2015年にジャック・ドーシーが復帰するまで、ツイッターの業績は必ずしも順調とは言えなかった。フェイスブックやスナップチャットの急成長を目の当たりにして、戦略的方向性を見失いつつあったからだ。ドーシーはその苦境を乗り越えるために、戦略策定にある理論を応用した。クレイトン・クリステンセンが提唱した「ジョブ理論」である。イノベーションやマーケティングで活用されることが多いが、本稿ではジョブ理論を戦略に取り入れる方法を紹介する。
ツイッターのジャック・ドーシーCEOは2021年7月、第2四半期決算発表の電話会議の冒頭で、証券アナリストに同社の戦略を次のように説明した。
「私たちは3つのコア・ジョブに焦点を当てた機能やサービスを連携させ、エコシステムを構築していきます。すなわち、何が起きているかを伝えるニュース、議論と会話、人々が報酬を得るための支援です」
ドーシーの言う「3つのコア・ジョブ」は、「ジョブ理論」(jobs to be done)の概念に言及したものだ。ジョブ理論は、顧客にとって本当に重要なものは何かという観点からビジネスを定義するアプローチである。

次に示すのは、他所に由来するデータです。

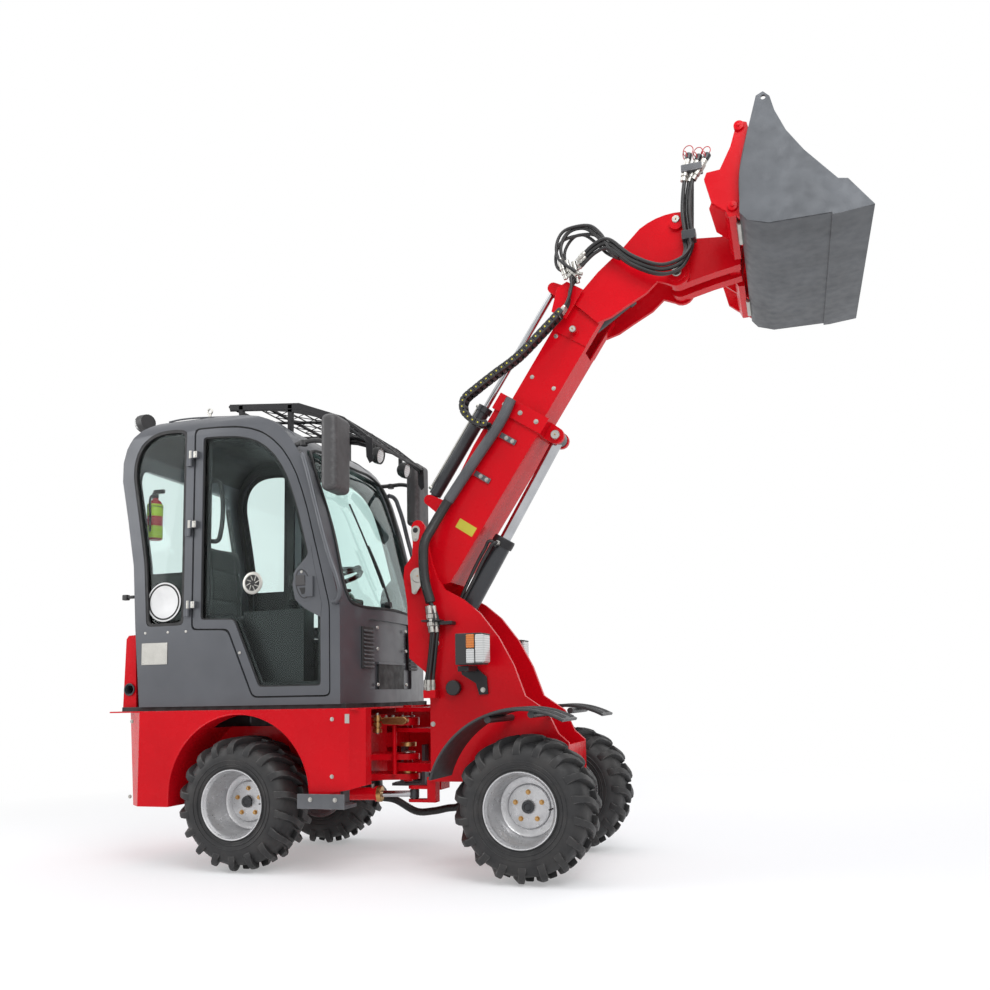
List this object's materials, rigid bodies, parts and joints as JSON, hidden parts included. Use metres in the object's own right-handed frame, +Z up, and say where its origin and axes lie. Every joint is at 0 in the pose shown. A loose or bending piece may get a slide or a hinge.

フェイスブックやティックトック、ウォール・ストリート・ジャーナルやニューヨーク・タイムズなど、多様な顔ぶれと競争しているツイッターにとって、こうした戦略の集中は不可欠だ。そして、実際に素晴らしい成果につなげている。
デイリーアクティブユーザー(DAU)は2018年末の1億2600万人からいまや2億人を超え、年間収益は2018年の30億ドル強から2021年は40億ドルを超えるペースで伸びている。株価(9月20日)はこの5年で170%上昇し、フェイスブックの185%にも引けを取らない。
最初からずっと順調だったわけではない。2015年10月にドーシーがCEOに返り咲いてからツイッター再生の取り組みが本格的に始まり、ジョブ理論は重要なツールになった。
当時、同社はまだ進化の途上にあり、戦略の焦点は不明瞭であった。フェイスブックが驚異的な規模とペースでユーザー数を伸ばしており、スナップチャットはそれに対抗するソーシャルネットワークとして登場した新星だった。
2015年、ツイッターは収益22億ドルに対して5億2100万ドルの純損失を計上し、株式は新規株式公開(IPO)価格の26ドルを下回る水準で取引されていた。 2019年8月に開催されたイノサイトCEOサミットで、ドーシーは次のよう振り返っている。
「私たちは同業他社がやっていることすべてに、過剰に反応してしまった。自分たちのパーパスを明確に理解しておらず、そのことが本当に大きな痛手となった」(ツイッターは筆者らイノサイトのクライアントではなく、2019年のCEOサミットは無報酬の講演者として登壇した)
ドーシーと彼のチームは、すべてのリーダーが答えなければならない、最も奥深い質問の1つと向き合った──自分たちはどのようなビジネスをしているのか。
組織が自社のビジネスをどのように定義するかということは、その組織が行うほぼすべてに影響を与える。どのような顧客にサービスを提供するか。どのように提供するか。誰と競争するか。どのような外部要因を考慮するか、それらの要因をどのように解釈するか。どのような戦略を考え、追求するか。どのようにイノベーションを起こすのか。
ただし、この奥深い質問に対する答えは、過剰に制約され、近視眼的になり、周囲の世界で実際に起きている状況を曖昧にすることがあまりに多い。さらに、誤った枠組みでとらえようとすると、新たな脅威や機会を完全に見逃しかねない。
そのような答えに陥るのは、えてして内向きの特性で自分たちの組織を定義している時だ。これは販売する製品(「私たちは保険事業を行っている」「私たちは自動車事業を行っている」)や、ビジネスモデル(「私たちはオンラインマーケットプレイスを展開している」「私たちはレンタル事業を行っている」)、ケイパビリティ(「私たちはソフトウェア開発事業を行っている」)といった特性である。
必要なのは、すべての企業の成功の核心となる観点から、すなわち「顧客のために価値を創出する能力」という観点から、ビジネスを定義することだ。そして、それを実現するのが「ジョブ理論」アプローチである。
ジョブは片付けるべき用事(「車を修理する」「喉の痛みを和らげる」)であり、目標(「マラソンを走る」「大学に入る」)だ。ジョブが発生すると、パイプの水漏れを修理する人やベビーシッターを雇うことなど、そのジョブを実践するために「雇う」商品やサービス、経験を求める動機が生まれる。
この考え方は戦略的方向性を定めるためにも使うことができ、組織のアイデンティティを形成する方法として特に価値がある。